The Hold Steady tour pretty constantly and, judging by the amount you guys put away on stage, live life pretty hard on the road! What do you enjoy most about touring?

It solves the existential question. That is – if every day, I feel uneasy, a little cranky, feel like I don’t belong, feel like I don’t understand what’s happening to me and why – well, being on tour provides an easy answer: Ah, I’m travelling, I’m far from home, I’m underslept and maybe broke. Having solved the problem of my angst, I can turn to more productive pursuits. Also, one is only really responsible for one thing every day.


Conversely, what are the bad parts?


Being away from home, if you still have a home. Many people, when they start touring full-time, think they can get away with giving up their apartment and crashing with friends when they’re not on the road. This is a mistake. After a month of socializing with strangers and close quarters with bandmates, you’ll want nothing more than a door to shut behind you to be strictly alone. This is worth continuing to pay rent on a place you’re never at.

And of course, it’s no secret that it’s a real strain on even the strongest relationships, Skype or no.


Is the reaction in Europe different to that in America?

There’s a language-barrier issue with the lyrics and the stage banter, which are a big part of what I do solo. It takes a few shows to get a feel for what isn’t going to work – I usually end up being a little broader, a little more theatrical, if the subtler jokes or wordplay is getting lost. I will say, there is no way to get the attention of a Spanish audience. You just have to shut up and power through.

What plans have you got for 2010 in terms of solo/producing/THS?

In January, I’m producing The Debutante Hour, a trio of women from New York doing “new-fangled old-fashioned music” – a sort of anti-folk Andrews Sisters. I’m demoing a new record next month that I’m hoping to record in May, and I’m supposed to be doing solo tours of the UK in March and the US in April. My first collection of stories, “Complicated Gardening Techniques,” is out on Julius Singer Press in February, and I’m doing two more chapbooks with them in May and September, then collecting the three in hardcover at the end of the year. There’s a World/Inferno side project 7″ coming out next month, an a capella project some of us did some years ago called “Vox Inferne,” modelled on the Weimar-era German vocal group the Comedian Harmonists.

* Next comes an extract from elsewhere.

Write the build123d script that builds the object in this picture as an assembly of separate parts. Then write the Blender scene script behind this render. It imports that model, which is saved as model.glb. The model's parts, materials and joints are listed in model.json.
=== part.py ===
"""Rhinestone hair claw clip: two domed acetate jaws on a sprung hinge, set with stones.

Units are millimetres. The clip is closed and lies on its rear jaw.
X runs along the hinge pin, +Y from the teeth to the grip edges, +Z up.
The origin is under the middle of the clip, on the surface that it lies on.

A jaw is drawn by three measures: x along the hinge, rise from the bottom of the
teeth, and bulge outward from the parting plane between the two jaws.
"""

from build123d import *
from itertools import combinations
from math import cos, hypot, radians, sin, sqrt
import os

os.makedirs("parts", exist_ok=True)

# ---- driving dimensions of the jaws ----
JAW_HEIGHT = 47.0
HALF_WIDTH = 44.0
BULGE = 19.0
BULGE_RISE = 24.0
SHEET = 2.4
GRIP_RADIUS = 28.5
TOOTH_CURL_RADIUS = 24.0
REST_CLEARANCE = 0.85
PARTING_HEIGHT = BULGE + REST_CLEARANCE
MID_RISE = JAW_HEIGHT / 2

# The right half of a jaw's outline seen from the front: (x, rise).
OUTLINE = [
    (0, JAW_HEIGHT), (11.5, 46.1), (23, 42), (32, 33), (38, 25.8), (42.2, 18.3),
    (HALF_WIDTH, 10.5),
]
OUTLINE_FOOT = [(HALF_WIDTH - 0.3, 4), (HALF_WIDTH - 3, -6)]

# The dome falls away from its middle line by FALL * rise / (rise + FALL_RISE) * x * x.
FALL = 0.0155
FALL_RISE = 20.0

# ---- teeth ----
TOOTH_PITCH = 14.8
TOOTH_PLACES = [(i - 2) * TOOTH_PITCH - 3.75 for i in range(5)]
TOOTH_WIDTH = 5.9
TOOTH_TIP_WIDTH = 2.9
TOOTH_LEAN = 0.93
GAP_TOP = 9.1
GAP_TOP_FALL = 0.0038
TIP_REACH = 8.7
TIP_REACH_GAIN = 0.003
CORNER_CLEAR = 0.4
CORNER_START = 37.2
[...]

Who do you think we should listen out for next year?


The new Demander record, “Future Brite”, is getting an official release in January, and I think it’s fantastic. I don’t necessarily know who’s in the studio right now, but I’d love to hear a new Jens Lekman record; and I hope Mark Eitzel records the piano-vocal material he was touring in 2009.

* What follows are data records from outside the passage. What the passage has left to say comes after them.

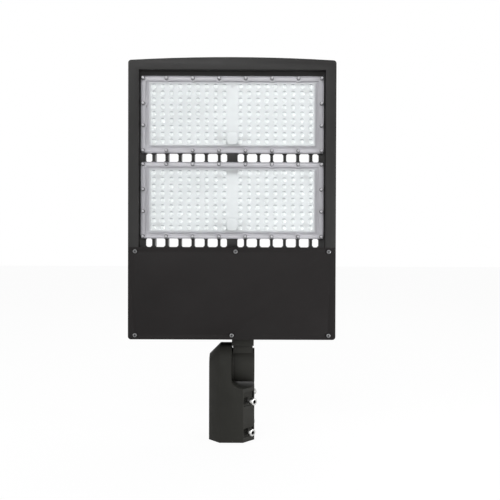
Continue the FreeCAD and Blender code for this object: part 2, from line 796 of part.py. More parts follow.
def connector(name, z):
    """A plug block that bridges the two boards of a module over a lead's exit."""
    on_board = f"({floor_front} - dim.board_thickness)"
    return box(
        name, ("-dim.connector_half_width", "dim.connector_half_width"),
        (f"{on_board} - dim.connector_height", on_board),
        (f"{z} - dim.connector_half_length", f"{z} + dim.connector_half_length"),
    )


lower_connectors = doc.addObject("Part::Compound", "lower_connector_pair")
lower_connectors.Links = [
    connector(f"{name}_plug", lead_exits[name]) for name in ("lower_exit", "link_exit")
]
node("lower_module_connectors", lower_connectors)
node("upper_module_connector", connector("upper_exit_plug", lead_exits["upper_exit"]))

# The leads fill their bore but for a small gap, and branch to each connector.
lead_radius = "dim.lead_bore - dim.lead_gap"
lead_end = f"({floor_front} - dim.board_thickness)"
lead_trunk = rod(
    "lead_trunk", lead_radius, "z", (driver_high, f"{lead_exits['upper_exit']} + {lead_radius}"),
    y=lead_height,
)
lead_branches = [
    rod(f"{name}_branch", "dim.lead_mouth - dim.lead_gap", "y", (lead_end, lead_height), z=z)
    for name, z in lead_exits.items()
]
node("module_leads", join("lead_result", lead_trunk, *lead_branches))

# ---- devices on the floor of the driver box ----


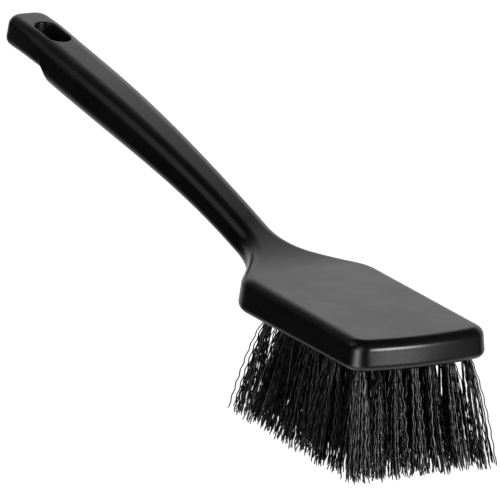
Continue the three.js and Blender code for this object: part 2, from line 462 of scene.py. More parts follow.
def stretched(nodes, place, scale, turn):
    """Object coordinates turned about Z and stretched by three numbers."""
    mapping = nodes.add("ShaderNodeMapping")
    mapping.inputs["Scale"].default_value = scale
    mapping.inputs["Rotation"].default_value = (0, 0, turn)
    nodes.link(place, mapping.inputs["Vector"])
    return mapping.outputs["Vector"]


def shades(colour, factor):
    """A colour made lighter or darker."""
    return tuple(min(1.0, channel * factor) for channel in colour)


# ---------------------------------------------------------------- shape of the moulding


def ease(value, start, end):
    """0 at start and 1 at end, level at both: 6t^5 - 15t^4 + 10t^3."""
    t = np.clip((value - start) / (end - start), 0, 1)
    return t * t * t * (t * (6 * t - 15) + 10)


def lerp(first, second, share):
    """The value that share of the way from the first to the second."""
    return first + (second - first) * share


def blended_max(first, second, blend):
    """The larger of two heights, rounded only where the two are less than the blend apart."""
    share = np.maximum(0, 1 - np.abs(first - second) / blend)
    return np.maximum(first, second) + share * share * blend / 4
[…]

Is the internet a help or a hindrance to artists?

Both, in equal measure. I remember vividly the expense and frustration that came with booking shows and tours in the pre-internet age: Xeroxing one-sheets, dubbing cassettes, shooting and duplicating press photos, and packing and mailing hundreds of padded envelopes — at costs in total of well over $5 per package — which usually piled up in club offices while we spent hundreds of dollars on long-distance calls trying to convince agents to listen to a band they’d heard of.



These days, it’s a painless process of emailing a MySpace link (which, by the way, say what you will about the decline of MySpace but it’s still the best place for a musician to quickly and cheaply get a web presence), and the virtually cost-free matter of sending emails. For all the revenue lost in physical sales due to filesharing technology, we are saving hundreds and thousands of dollars in postage and phone bills.

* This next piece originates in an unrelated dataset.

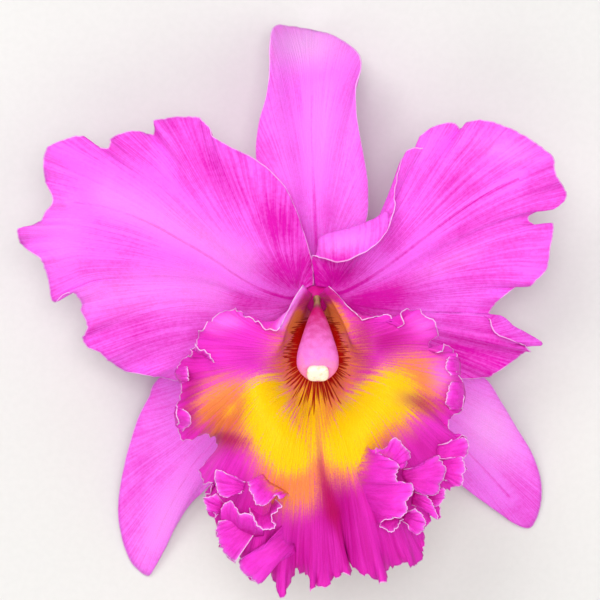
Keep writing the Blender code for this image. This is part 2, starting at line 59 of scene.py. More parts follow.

There’s the word-of-mouth, obviously. The Hold Steady had two critically-acclaimed albums and three years of touring under our belts before we went to the UK for the first time. Neither of our records had been released there, so we had no idea whether people would come to the shows. But the first night of the tour in Manchester was sold out, with hundreds of people who knew all the words to even the B-sides and deep cuts. The internet made cult bands like World/Inferno into under-the-radar sensations. That sort of thing is the visible, more glamorous side of it. The more mundane, but also more useful, side has to do with the practical details of touring: booking shows via email and MySpace sites, getting driving directions from Google Maps, finding cheap hotels on Travelocity, keeping on track with phone GPS, finding couches and floors to sleep on through Facebook pleas and couch-surfing networks. And maintaining a continuity in our personal lives by keeping up with email correspondence, day jobs and freelance work on club and hotel WiFi networks and talking to significant others and children via Skype from across the country or around the world. A travelling musician is a travelling small business.


OK, filesharing. There’s the side of me that’s a musician and there’s the side of me that’s a music fan, and the fan side thinks it’s amazing that the average teenager can have Afrobeat and Bartok string quartets and hardcore 7″s on one iPod. The musician side says there is an entirely valid debate on the merits and morality of filesharing, but on a gut level, it’s crushingly discouraging to see anonymous posters on a messageboard asking for, and getting, the entire discography of one of my bands, or of someone I know. The cost of making a record doesn’t drop relative to the cost of acquiring it – it still costs money for studio time, it still costs to pay musicians, it still costs to master, make artwork and all the other things that make recorded music a tangible and emotionally meaningful artifact. Sorry to bore you with economics, but there it is.


Finally, you have one bullet and immunity from prosecution – who’s getting it?


Oh hell, probably me. That’s why I don’t keep guns around.


Franz’s album Major General is out now on Fistolo Records. Keep your eyes on ELM for tor dates.

3 Responses

  1. Good piece…I sort of know Franz in a ‘cyber’ way through a message board we’re both on. Good luck to him and his art…and it does seem it is art with him; not a lifestyle choice but a life.

  2. He’s an interesting bloke, great live performer and his stuff with the Hold Steady and solo is excellent.

  3. You’ve “cybered” with him? You filthy beast!